11.3 Tax Controversy. Seller, at its expense, shall have the
right to control the conduct of the defense of any audit, claim, proceeding,
investigation, or other controversy relating to Taxes of the Company or the
Subsidiaries ("Tax Claim") to the extent such matter relates solely to matters
for which Seller is required to indemnify the Purchaser against (with Seller
acknowledging such liability and indemnity obligation to Purchaser in the form
of written notice, which shall be provided to Purchaser within thirty (30) days
of Seller becoming aware of such Tax Claim, provided, however, that Seller will
not have the right to settle any such Tax Claim if the resolution or
determination of such Tax Claim is reasonably likely to adversely affect a
Purchaser Indemnified Party without first obtaining the Purchaser's written
consent, such consent to not be unreasonably withheld, conditioned or delayed.
Purchaser shall control the conduct of all other Tax Claims; provided, that
Purchaser shall not have the right to settle any such Tax Claim to the extent
such Tax Claim is reasonably likely to adversely affect Seller without first
obtaining Seller's written consent, such consent to not be unreasonably
withheld, conditioned or delayed.
11.4 Tax Cooperation. The parties will provide each other with
such cooperation and information as either of them reasonably may request of the
other with respect to any Tax matter at the expense of the requesting party.
Such cooperation and information shall include providing signatures with respect
to any Tax Returns that must be filed, and providing copies of relevant Tax
Returns or portions thereof, together with accompanying schedules, related work
papers and documents relating to rulings or other determinations by Taxing
Authorities.
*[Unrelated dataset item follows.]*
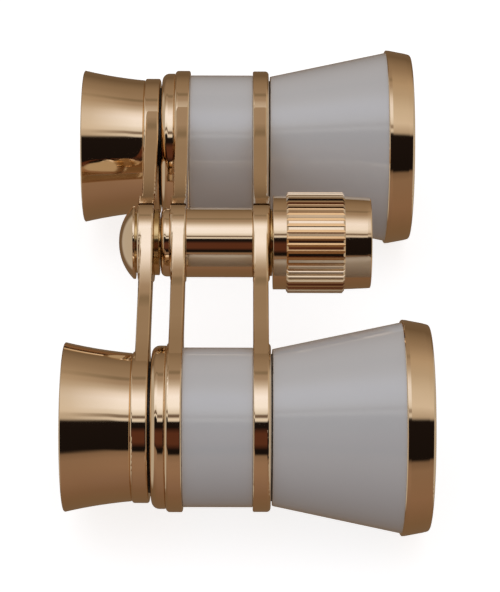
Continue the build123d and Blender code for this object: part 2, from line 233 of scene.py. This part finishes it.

Seller shall be (and shall make its auditors, consultants,
employees, advisors, and other relevant person) available to provide
explanations of any documents or information provided hereunder. Seller,
Purchaser, and the Affiliates of each party shall retain all Tax Returns,
schedules and work papers, records and other documents in their respective
possession relating to Tax matters of the Company and the Subsidiaries for all
tax years beginning prior to the Closing Date until the later of (i) the
expiration of the statute of limitations of the taxable periods to which such
Tax Returns and other documents relate, without regard to extensions, or (ii)
seven years following the due date (without extension) for such Tax Returns.
Prior to disposing of any such records notice shall be given to the other Party
providing reasonable terms allowing such other Party to take, at its sole
expense, possession of such records.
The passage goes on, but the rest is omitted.